Fuel spillage and vapor emissions are two primary environmental concerns associated with fuel pumping. As a result, pumping speed may be restricted to prevent fuel from spilling or producing excess vapors. Fuel trucks that carry highly volatile substances often pump at controlled speeds (typically below 300 GPM) in areas sensitive to environmental hazards.

Additionally, in regions with stringent environmental regulations, vapor recovery systems may be installed on fuel trucks, capturing fuel vapors during transfer. While these systems can slightly reduce pumping speed, they significantly reduce emissions, making fuel delivery safer for the environment.

Optimizing fuel truck pumping speed involves balancing efficiency with safety. To maximize pumping speed while ensuring safe operations, operators can:

– Ensure Proper Maintenance: Regular maintenance of the fuel pump, hoses, and metering system can prevent blockages and inefficiencies that may reduce the flow rate.

– Use Appropriate Hose Sizes: Matching the hose size to the pump’s output capacity can reduce back pressure and increase flow speed.

– Adapt to Fuel Types and Conditions: By adjusting the pump speed according to the density and temperature of the fuel, operators can achieve optimal flow rates without risking spills or equipment damage.

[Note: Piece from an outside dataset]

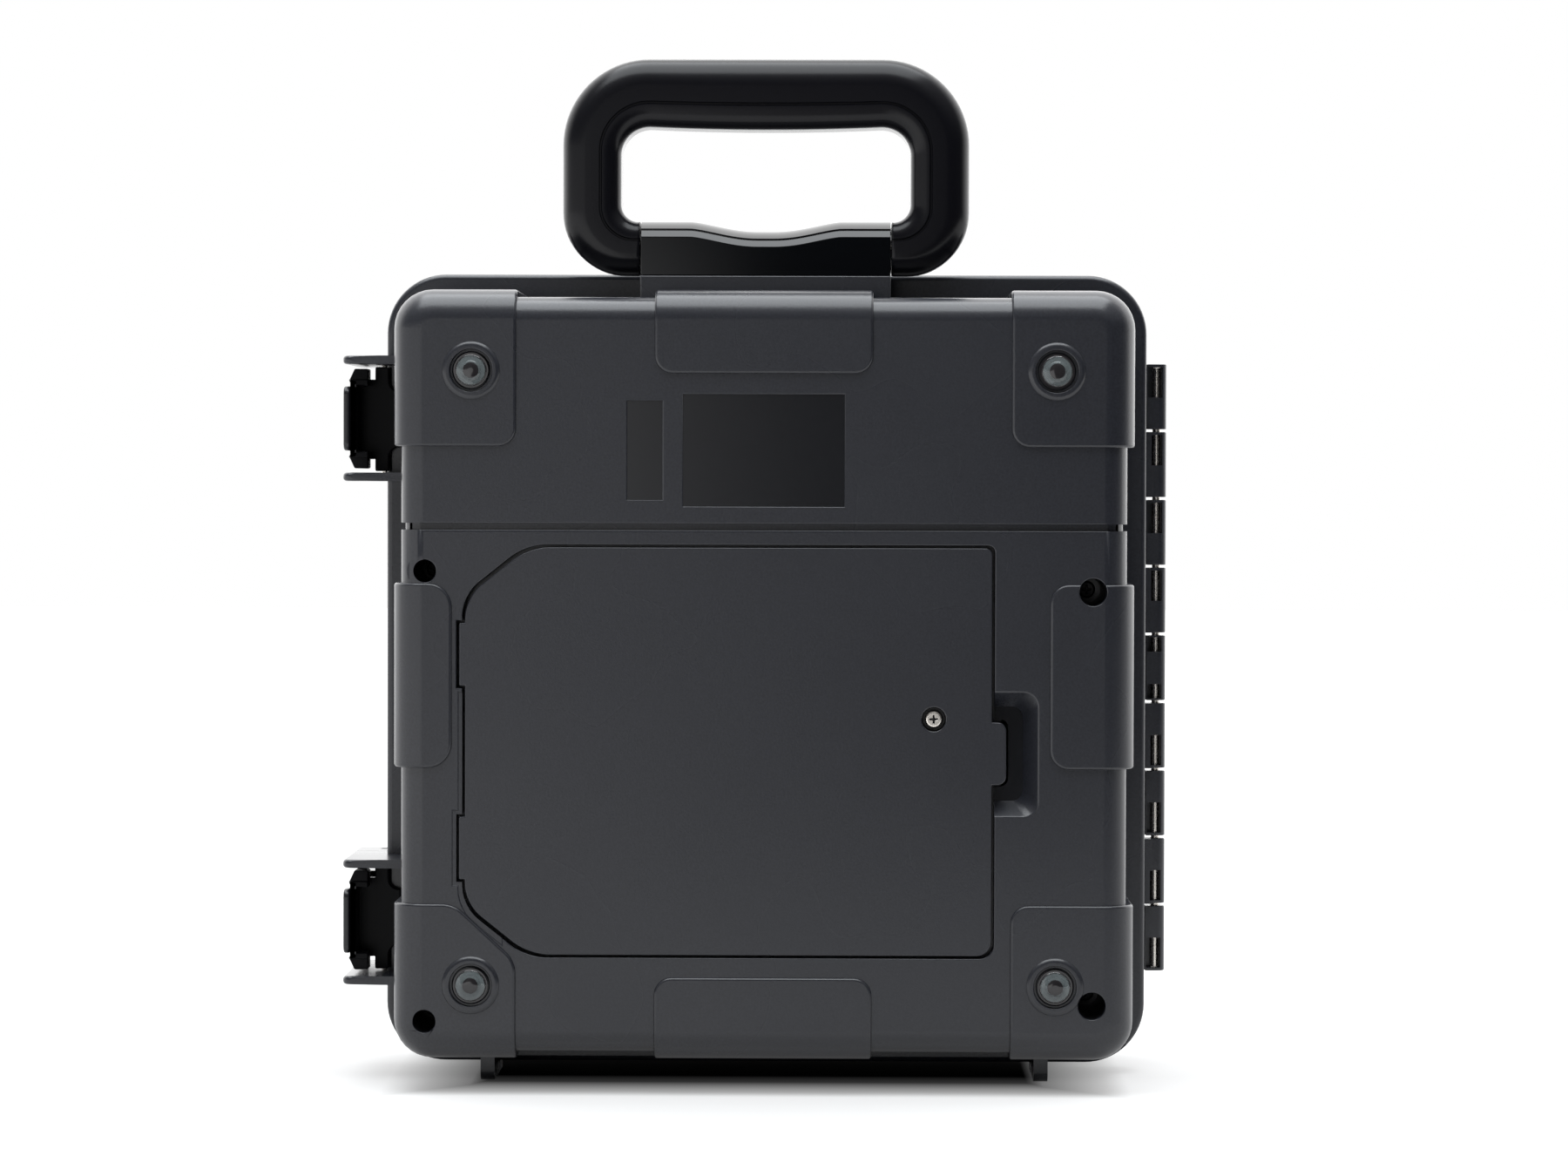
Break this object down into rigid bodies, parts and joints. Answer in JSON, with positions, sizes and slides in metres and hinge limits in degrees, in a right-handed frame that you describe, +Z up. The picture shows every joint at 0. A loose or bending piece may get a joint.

Fuel truck pumping speed is influenced by various factors, including the type of truck, the pump system used, fuel characteristics, and safety regulations. Typical speeds can range from 10 to 600 GPM depending on the application, with different configurations optimized for each scenario. While advancements in technology are helping increase these rates, safety remains paramount, with protocols and equipment features designed to manage the risks associated with high-speed fuel transfer. As the fuel industry continues to evolve, fuel trucks will likely see even faster and more efficient pumping solutions that balance the demand for speed with environmental and safety concerns.